Reality and Illusion in the Confabulist by Steven Galloway

The title Confabulist means that a person makes up stories because the person does not know or cannot remember the truth, and narrator Martin Strauss is a confabulist. In the beginning Martin tells the reader that he has a condition where his brain cannot store and process memories and that he killed Harry Houdini. Part of the story is about Martin’s life as he believes it happened and part is factual information about Houdini. A person named Alice comes to visit Martin, and he believes this is Houdini’s illegitimate daughter who has come to hear the truth about Houdini. Martin’s story concerns his loving and leaving Clara, and Martin weaves his story into Houdini’s story.

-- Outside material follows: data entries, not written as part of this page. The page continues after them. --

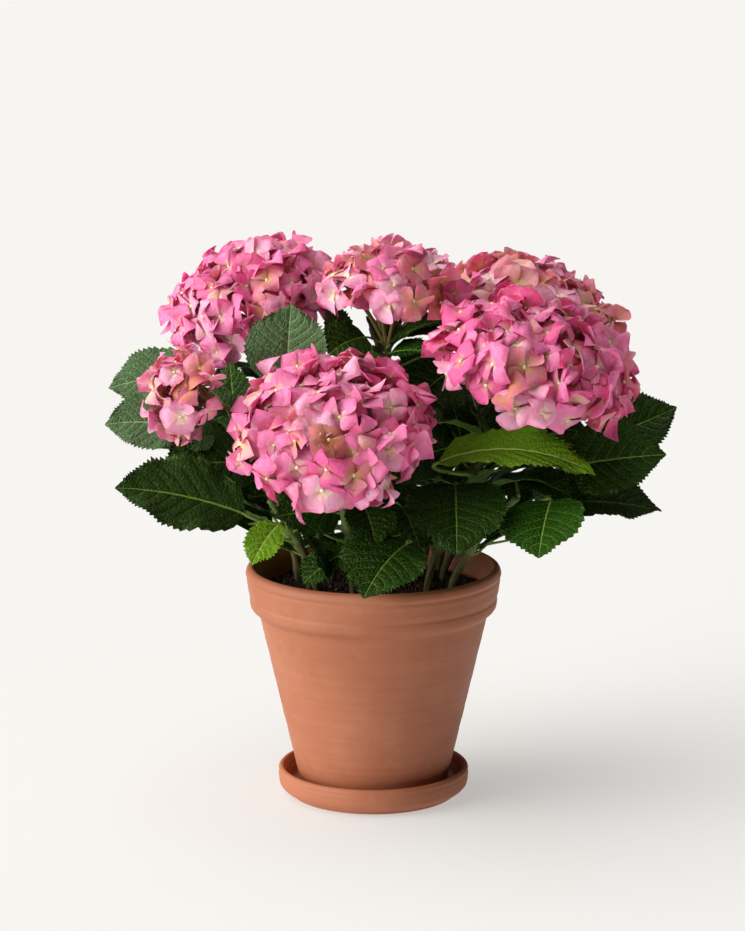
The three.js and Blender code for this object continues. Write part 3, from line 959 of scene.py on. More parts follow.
@dataclass(frozen=True)
class Leaf:
    """One leaf: its node's height on the stem, its stalk's end, and how its blade lies.

    The stalk ends the reach away from the stem, in the direction toward, and climbs by rise. The
    blade starts there towards heading, lifted by lift, and turns by bend along its length. Roll
    turns it about its midrib, and frill is how much its edge waves.
    """

    at: float
    toward: float
    reach: float
    heading: float
    lift: float
    bend: float
    roll: float
    length: float
    width: float
    rise: float | None = None
    tone: Tone = Tone.DARK
    frill: float = 1.0
    node: tuple[float, float, float] = (0.0, 0.0, 0.0)

    @property
    def base(self) -> Array:
        """The end of the stalk, where the blade starts.

        Returns:
            Its x, y and z.
        """
        toward = math.radians(self.toward)
        rise = LeafForm.RISE * self.reach if self.rise is None else self.rise
        return np.array(self.node) + [self.reach * math.cos(toward), self.reach * math.sin(toward), rise]


@dataclass(frozen=True)
class LeafForm:
    """The shape that all leaves share, as rows that follow the side veins and columns across.

    Side veins start from the first vein's share of the midrib on, over the span, and closer
    together towards the tip by the power of the crowding. Widths and depths are those of a leaf
    100 long.
    """

    RISE = 0.35
    RIB_COLUMN = 0.03
    FIRST_VEIN, VEIN_SPAN, VEIN_CROWDING = 0.05, 0.72, 0.9
    LAST_SHARE = 0.9995

    veins: int = 7
    between: int = 5
    sweep: float = 0.8
    fold: float = 12
    fullness: float = 0.6
    tip_fullness: float = 0.7
    tip_drawn: float = 0.55
    thickness: float = 0.35
    tooth: float = 2.1
    quilt: float = 2.3
    frill: float = 1.9
    vein_width: float = 0.4
    rib_width: float = 1.05
    columns: tuple[float, ...] = (0.2, 0.42, 0.66, 0.88, 1.0)

    def rows(self) -> tuple[Array, Array, Array, Array]:
        """Lays out the rows from the foot to the tip.

        Returns:
            For each row its share of the midrib's length, the side of a vein that it runs on (-1,
            1, or 0 between veins), its swell between veins from 0 to 1, and its tooth, 1 or -1.
        """
        starts = self.FIRST_VEIN + self.VEIN_SPAN * np.linspace(0, 1, self.veins) ** self.VEIN_CROWDING
        rows = [(0.0, 0, 0.0, 0), (0.006, 0, 0.2, 0), (0.018, 0, 0.5, 1), (0.03, 0, 0.4, -1)]
        for start, after in zip(starts, [*starts[1:], 1.0]):
            rows += [(start, -1, 0.0, 1), (start, 1, 0.0, 1)]
            for j in range(1, self.between + 1):
                part = j / (self.between + 1)
                swell = math.sin(math.pi * part) ** 0.6
                rows.append((start + (after - start) * part, 0, swell, 1 if j % 2 == 0 else -1))
        rows.append((1.0, 0, 0.0, 0))
        return tuple(np.array(rows, float).T)

    def plain_outline(self, share: Array) -> Array:
        """Half the width as a share of its largest: s^a (1-s)^b over its peak.

        Args:
            share: Shares of the length from the foot.

        Returns:
            A share for each.
        """
        a, b = self.fullness, self.tip_fullness
        peak = (a / (a + b)) ** a * (b / (a + b)) ** b
        return share**a * (1 - share) ** b / peak

    def outline(self, share: Array) -> Array:
        """The plain outline with its tip drawn out to a point."""
        held = np.clip(share, 0, 1)
        return self.plain_outline(held) * (1 - self.tip_drawn * smooth(0.7, 1.0, held))

    @staticmethod
    def midrib(leaves: list[Leaf], share: Array) -> tuple[Array, Array, Array, Array]:
        """The place, way on, side and upper face of the midribs at shares of their length.

        The slope turns evenly along the midrib, which is therefore an arc of a circle.

        Args:
            leaves: The leaves.
            share: Shares of the length, in an array whose first axis is the leaves.

        Returns:
            Four arrays of the shape of share with a last axis x, y and z.
        """
        column = (slice(None), *[None] * (share.ndim - 1))
        heading, lift, bend, roll = (
            np.radians([getattr(leaf, name) for leaf in leaves])[column]
            for name in ("heading", "lift", "bend", "roll")
        )
        length = np.array([leaf.length for leaf in leaves])[column]
        base = np.array([leaf.base for leaf in leaves])[(*column, slice(None))]
        slope = lift + bend * share
        forward = (np.sin(slope) - np.sin(lift)) / bend * length
        upward = -(np.cos(slope) - np.cos(lift)) / bend * length
        nothing = np.zeros_like(slope)
        ahead = np.stack(np.broadcast_arrays(np.cos(heading), np.sin(heading), nothing), -1)
        flat_side = np.stack(np.broadcast_arrays(np.sin(heading), -np.cos(heading), nothing), -1)
        place = base + ahead * forward[..., None] + UP * upward[..., None]
        way = ahead * np.cos(slope)[..., None] + UP * np.sin(slope)[..., None]
        flat_face = np.cross(flat_side, way)
        turn_cos, turn_sin = np.cos(roll)[..., None], np.sin(roll)[..., None]
        side = flat_side * turn_cos + flat_face * turn_sin
        face = flat_face * turn_cos - flat_side * turn_sin
        return place, way, side, face

    def blade_samples(self, leaf: Leaf) -> Array:
        """A few points spread over a blade, for the room that it needs.

        Args:
            leaf: The leaf.

        Returns:
            Points by x, y and z.
        """
        along = np.array([0.04, 0.15, 0.27, 0.39, 0.51, 0.63, 0.75, 0.87, 0.97])
        across = np.array([-1, -0.66, -0.33, 0, 0.33, 0.66, 1])
        place, _, side, face = self.midrib([leaf], along[None])
        half = (leaf.width / 2 * self.plain_outline(along)[:, None] * across)[..., None]
        fold = math.radians(self.fold)
        spread = side[0][:, None] * half * math.cos(fold)
        rise = face[0][:, None] * np.abs(half) * math.sin(fold)
        return (place[0][:, None] + spread + rise).reshape(-1, 3)

    def add(self, shell: Shell, leaves: list[Leaf], seed: int) -> None:
        """Adds the blades of leaves, each a thin closed quilted sheet with a toothed edge.

        A row leaves the midrib at share s and bends forward as sweep s^0.5 (1-s) |v|, as the
        side veins do. Across it, a half rises from the midrib by the fold; between veins it swells;
        its edge waves and ends in teeth that point forward. The midrib is a furrow above and a ridge
        below, and the veins are lower ridges.

        Args:
            shell: Where the blades go. Finish numbers are four to a tone, in the order of Tone.
            leaves: The leaves.
            seed: Picks the waves of the edges.
        """
        draw = np.random.default_rng(seed)
        count = len(leaves)
        share, vein_side, swell, tooth = self.rows()
        rib = self.RIB_COLUMN
        column = np.array([-c for c in self.columns[::-1]] + [-rib, 0.0, rib] + list(self.columns))
        wide = np.abs(column)
        length, width, frill = (
            np.array([getattr(leaf, name) for leaf in leaves])[:, None, None]
            for name in ("length", "width", "frill")
        )
        size = length / 100

        lead = self.sweep * np.sqrt(share) * (1 - share)
        along = share[:, None] + lead[:, None] * wide
        along = along[None] + vein_side[None, :, None] * self.vein_width * (1 - 0.6 * wide) / length
        along = np.clip(along, 0.0, self.LAST_SHARE)
        half = 0.5 * width * self.outline(along)
        on_midrib = (wide <= rib)[None, None]
        rib_half = np.minimum(self.rib_width * size**0.5 * (1 - 0.75 * along), 0.4 * half + 0.05)
        aside = np.where(on_midrib, np.sign(column) * rib_half, half * column)

        edge = (wide == 1.0)[None, None]
        teeth = tooth[None, :, None] * edge * draw.uniform(0.7, 1.15, (count, len(share), 1))
        room = smooth(0.0, 0.12, along) * smooth(1.0, 0.9, along)
        teeth = teeth * room * np.minimum(self.tooth * size**0.6, 0.22 * half + 0.1)
        aside = aside + np.sign(column) * np.where(teeth > 0, teeth, 0.45 * teeth)
        along = np.clip(along + np.where(teeth > 0, 0.9 * teeth, 0) / length, 0, 1)

        phase = draw.uniform(0, 2 * np.pi, (count, 1, 1))
        handed = np.where(column < 0, 1.9, 0.0)
        wave = np.sin(2 * np.pi * 2.3 * along + phase + handed)
        wave = wave + 0.5 * np.sin(2 * np.pi * 5.1 * along + 2 * phase)
        lift = np.abs(aside) * math.sin(math.radians(self.fold))
        lift = lift + self.quilt * size * swell[None, :, None] * np.sqrt(wide) * (1 - wide**3) * room
        lift = lift + self.frill * size * frill * wave * wide**2 * room
        lift = lift - 0.45 * np.where(column == 0, 1.0, 0.0) * np.minimum(rib_half, 1.0)

        place, _, side, face = self.midrib(leaves, along)
        spread = side * (aside * math.cos(math.radians(self.fold)))[..., None]
        upper = place + spread + face * lift[..., None]
        ridge = np.where(on_midrib, 1.5 * rib_half * (1 - 0.5 * along), 0.0)
        ridge = ridge + np.abs(vein_side)[None, :, None] * 0.35 * (1 - wide) * size
        lower = upper - face * (self.thickness + ridge)[..., None]

        on_vein = (vein_side[:-1] == -1) & (vein_side[1:] == 1)
        on_rib = np.maximum(wide[:-1], wide[1:]) <= rib
        upper_kind = np.where(on_rib[None], 2, np.where(on_vein[:, None], 1, 0))
        lower_kind = np.where(on_rib[None], 2, 3)
        tone = np.array([4 * list(Tone).index(leaf.tone) for leaf in leaves])[:, None, None]
        add_thin_blades(shell, upper, lower, tone + upper_kind, tone + lower_kind)


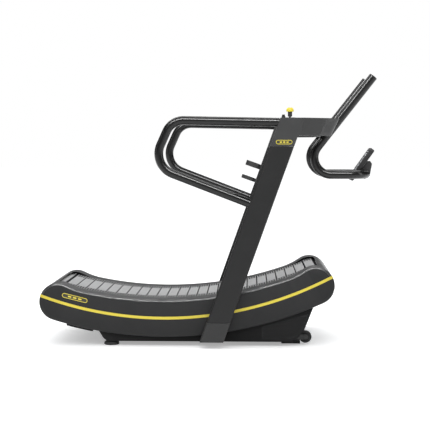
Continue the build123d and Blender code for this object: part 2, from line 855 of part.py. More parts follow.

But there are tip-offs that he is confabulating. For example, Martin claims to have been in his twenties when Houdini died in 1926 which would make Martin extremely old. The author expounds on magic tricks and illusions with interesting explanations of some of Houdini’s famous escapes and his fight to debunk spiritualists. It piqued my curiosity so that I had to look up information on Houdini to see what was true. In the end, the truth about Martin’s story can be unraveled enough from the story of Houdini, and Martin’s story leaves its own emotional impact. This is a good book for people who are interested in Houdini, for people who like to analyze characters, and for people who like a different approach to historical fiction.